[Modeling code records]
--

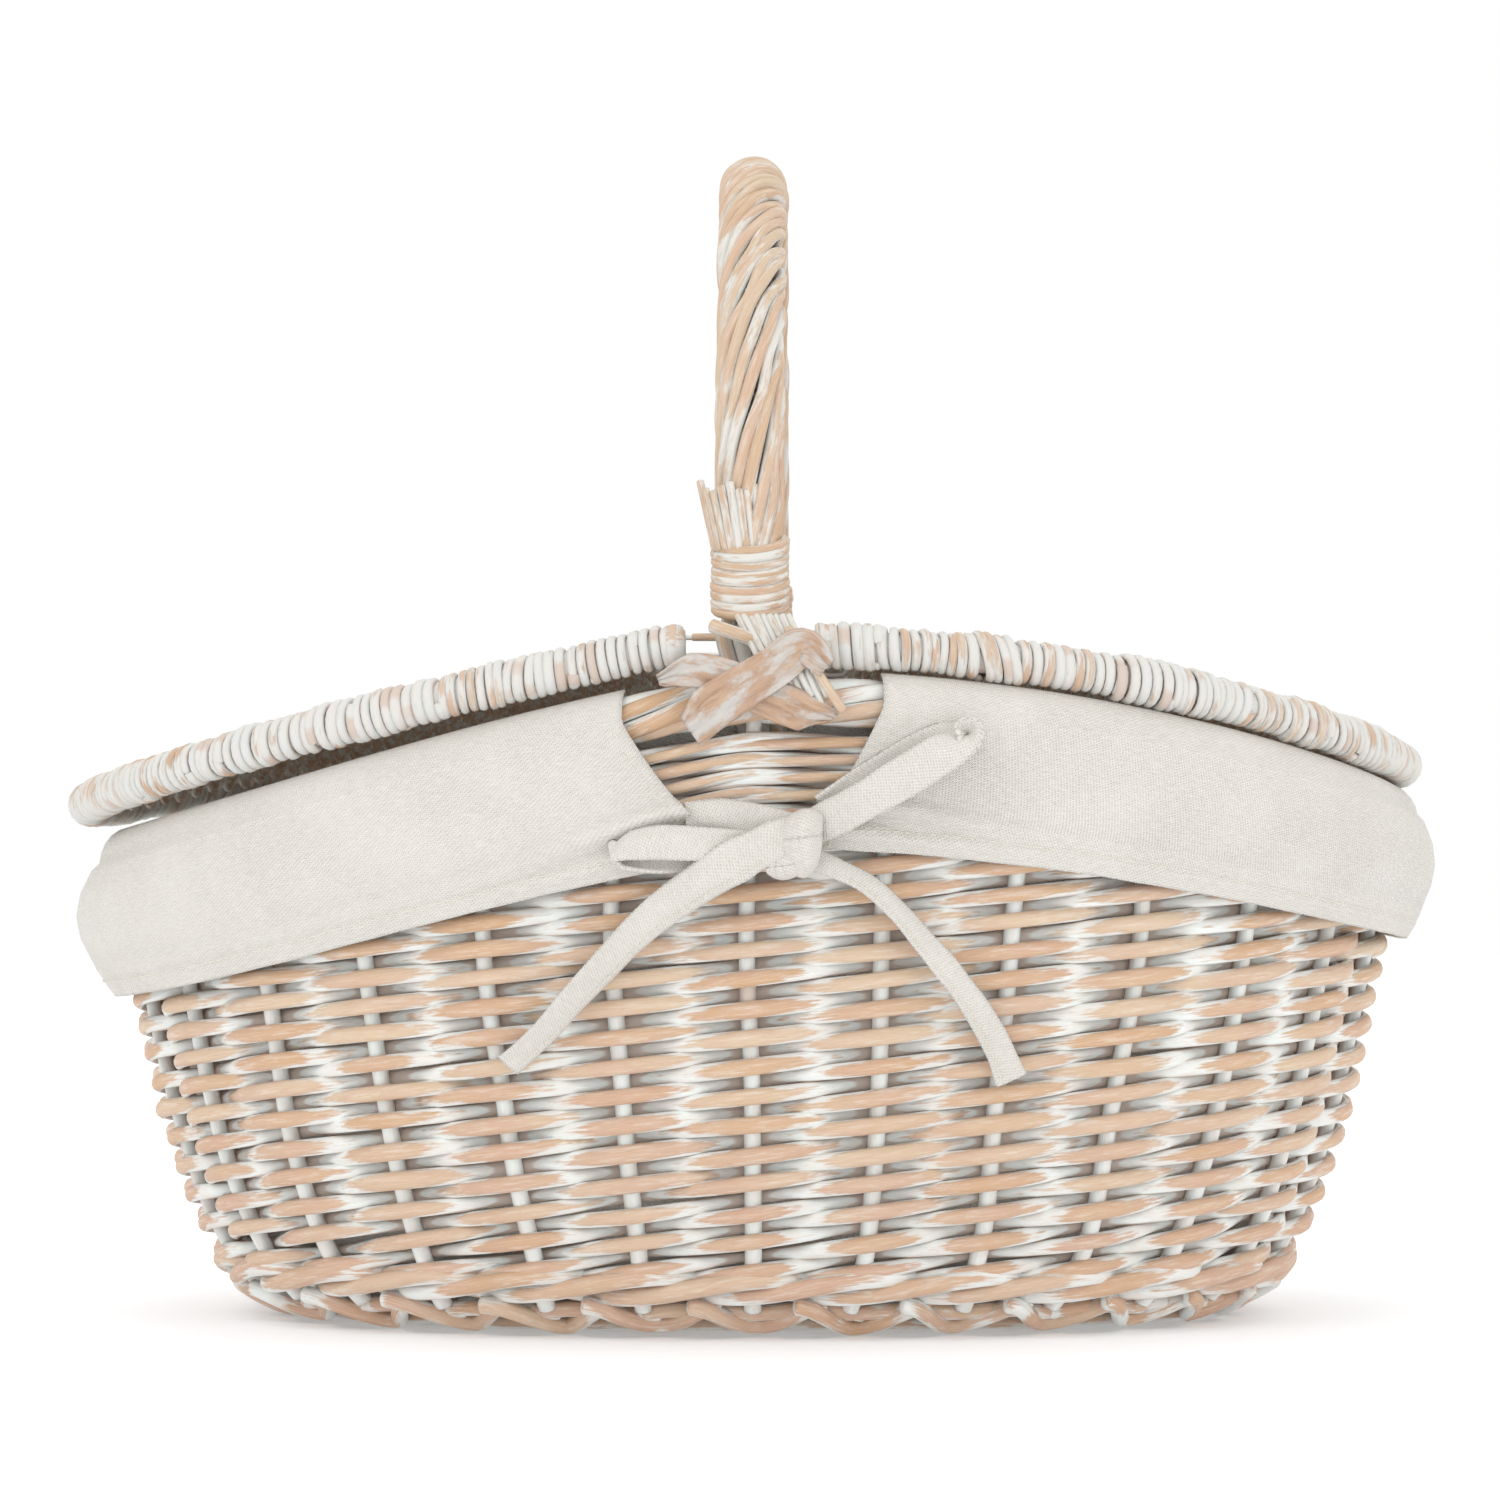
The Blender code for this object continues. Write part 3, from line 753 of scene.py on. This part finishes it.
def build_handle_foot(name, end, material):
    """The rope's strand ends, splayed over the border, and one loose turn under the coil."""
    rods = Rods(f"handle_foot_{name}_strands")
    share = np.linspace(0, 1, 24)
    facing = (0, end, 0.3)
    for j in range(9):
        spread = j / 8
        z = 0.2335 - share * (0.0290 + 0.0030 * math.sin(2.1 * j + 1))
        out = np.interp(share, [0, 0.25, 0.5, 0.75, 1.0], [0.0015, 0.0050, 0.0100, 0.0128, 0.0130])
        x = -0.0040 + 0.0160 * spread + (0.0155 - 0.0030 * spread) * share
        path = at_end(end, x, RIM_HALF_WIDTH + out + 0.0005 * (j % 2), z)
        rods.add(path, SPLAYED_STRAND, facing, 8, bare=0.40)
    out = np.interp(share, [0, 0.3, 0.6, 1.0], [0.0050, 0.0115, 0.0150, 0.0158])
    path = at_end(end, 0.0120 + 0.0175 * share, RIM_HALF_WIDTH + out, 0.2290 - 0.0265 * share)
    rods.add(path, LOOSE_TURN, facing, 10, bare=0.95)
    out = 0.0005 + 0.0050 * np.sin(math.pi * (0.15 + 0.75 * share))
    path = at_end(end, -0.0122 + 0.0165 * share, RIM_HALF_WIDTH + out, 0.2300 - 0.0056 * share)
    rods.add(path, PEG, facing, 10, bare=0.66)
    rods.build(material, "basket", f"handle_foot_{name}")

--

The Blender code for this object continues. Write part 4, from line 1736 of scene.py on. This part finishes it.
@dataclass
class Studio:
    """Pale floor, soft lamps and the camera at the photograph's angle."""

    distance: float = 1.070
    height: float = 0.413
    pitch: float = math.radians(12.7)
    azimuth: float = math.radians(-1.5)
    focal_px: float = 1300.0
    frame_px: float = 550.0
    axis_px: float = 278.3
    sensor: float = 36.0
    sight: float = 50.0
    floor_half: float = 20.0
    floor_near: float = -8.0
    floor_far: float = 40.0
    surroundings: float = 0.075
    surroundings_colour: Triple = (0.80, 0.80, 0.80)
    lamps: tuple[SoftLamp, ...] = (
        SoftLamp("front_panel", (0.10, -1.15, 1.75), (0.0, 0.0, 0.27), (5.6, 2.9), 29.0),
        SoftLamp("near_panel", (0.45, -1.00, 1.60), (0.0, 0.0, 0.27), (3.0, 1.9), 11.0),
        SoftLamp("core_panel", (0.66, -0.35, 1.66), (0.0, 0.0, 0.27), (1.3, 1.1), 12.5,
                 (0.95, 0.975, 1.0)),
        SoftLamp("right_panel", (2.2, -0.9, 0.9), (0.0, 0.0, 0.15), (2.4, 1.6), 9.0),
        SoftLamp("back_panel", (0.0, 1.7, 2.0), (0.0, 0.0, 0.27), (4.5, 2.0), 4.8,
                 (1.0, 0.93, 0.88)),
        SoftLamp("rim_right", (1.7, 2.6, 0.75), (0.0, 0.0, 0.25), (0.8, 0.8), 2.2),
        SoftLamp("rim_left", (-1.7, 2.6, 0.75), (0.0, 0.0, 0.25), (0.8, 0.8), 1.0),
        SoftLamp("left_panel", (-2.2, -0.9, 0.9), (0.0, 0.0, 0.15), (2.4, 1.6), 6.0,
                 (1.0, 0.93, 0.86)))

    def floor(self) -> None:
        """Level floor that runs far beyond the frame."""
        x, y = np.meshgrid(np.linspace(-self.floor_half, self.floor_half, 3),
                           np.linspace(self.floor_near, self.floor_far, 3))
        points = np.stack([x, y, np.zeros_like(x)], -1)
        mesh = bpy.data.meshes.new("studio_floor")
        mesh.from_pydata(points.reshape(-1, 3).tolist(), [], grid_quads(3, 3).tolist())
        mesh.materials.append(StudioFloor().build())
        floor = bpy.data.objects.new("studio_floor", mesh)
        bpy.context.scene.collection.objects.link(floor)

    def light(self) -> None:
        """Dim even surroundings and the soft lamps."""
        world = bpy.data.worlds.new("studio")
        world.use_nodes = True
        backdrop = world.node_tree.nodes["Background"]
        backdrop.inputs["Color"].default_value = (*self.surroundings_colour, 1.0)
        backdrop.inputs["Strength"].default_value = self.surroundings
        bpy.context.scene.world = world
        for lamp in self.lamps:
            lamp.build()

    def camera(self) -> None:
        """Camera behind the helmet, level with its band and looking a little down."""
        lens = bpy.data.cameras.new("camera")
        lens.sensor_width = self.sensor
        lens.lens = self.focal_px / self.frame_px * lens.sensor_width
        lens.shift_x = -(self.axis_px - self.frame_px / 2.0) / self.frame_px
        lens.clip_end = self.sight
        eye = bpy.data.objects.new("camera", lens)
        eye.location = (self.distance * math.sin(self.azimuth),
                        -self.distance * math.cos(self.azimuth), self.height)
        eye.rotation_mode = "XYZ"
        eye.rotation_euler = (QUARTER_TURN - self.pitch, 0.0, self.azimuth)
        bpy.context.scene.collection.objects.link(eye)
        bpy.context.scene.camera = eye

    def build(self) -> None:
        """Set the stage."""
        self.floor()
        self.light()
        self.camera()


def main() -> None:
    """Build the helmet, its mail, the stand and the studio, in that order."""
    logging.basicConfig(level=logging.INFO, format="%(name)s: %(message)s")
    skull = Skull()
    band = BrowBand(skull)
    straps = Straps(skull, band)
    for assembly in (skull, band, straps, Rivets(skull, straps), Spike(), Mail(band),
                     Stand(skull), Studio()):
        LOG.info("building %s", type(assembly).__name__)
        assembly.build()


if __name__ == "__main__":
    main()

--

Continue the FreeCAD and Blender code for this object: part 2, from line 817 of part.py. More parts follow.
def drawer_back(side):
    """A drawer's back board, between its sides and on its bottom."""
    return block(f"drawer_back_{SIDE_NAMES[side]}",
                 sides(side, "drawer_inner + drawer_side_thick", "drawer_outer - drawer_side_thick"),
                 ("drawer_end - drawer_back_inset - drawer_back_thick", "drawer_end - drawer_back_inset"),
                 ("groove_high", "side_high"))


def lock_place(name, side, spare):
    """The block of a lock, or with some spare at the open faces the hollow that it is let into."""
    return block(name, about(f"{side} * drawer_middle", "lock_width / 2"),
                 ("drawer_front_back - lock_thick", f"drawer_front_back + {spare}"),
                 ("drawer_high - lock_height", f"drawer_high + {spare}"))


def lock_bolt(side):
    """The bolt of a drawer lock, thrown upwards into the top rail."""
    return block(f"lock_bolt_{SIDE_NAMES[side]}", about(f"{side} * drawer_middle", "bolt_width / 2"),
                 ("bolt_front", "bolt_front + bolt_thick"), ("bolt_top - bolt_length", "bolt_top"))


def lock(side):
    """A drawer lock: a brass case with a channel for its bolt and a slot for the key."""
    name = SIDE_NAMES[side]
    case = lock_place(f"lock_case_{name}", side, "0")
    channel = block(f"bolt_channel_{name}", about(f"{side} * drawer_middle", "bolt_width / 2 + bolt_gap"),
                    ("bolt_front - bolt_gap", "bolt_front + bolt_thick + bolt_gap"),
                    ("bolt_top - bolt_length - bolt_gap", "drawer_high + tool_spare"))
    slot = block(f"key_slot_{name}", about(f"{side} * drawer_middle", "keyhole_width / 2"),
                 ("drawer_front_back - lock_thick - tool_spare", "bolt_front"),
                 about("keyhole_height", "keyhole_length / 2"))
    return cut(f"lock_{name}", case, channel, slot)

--

__What the exercise asks__. Locate all lines in the listing above with the word "Blender". Copy them.

__Full solution__.
The Blender code for this object continues. Write part 3, from line 753 of scene.py on. This part finishes it.
The Blender code for this object continues. Write part 4, from line 1736 of scene.py on. This part finishes it.
Continue the FreeCAD and Blender code for this object: part 2, from line 817 of part.py. More parts follow.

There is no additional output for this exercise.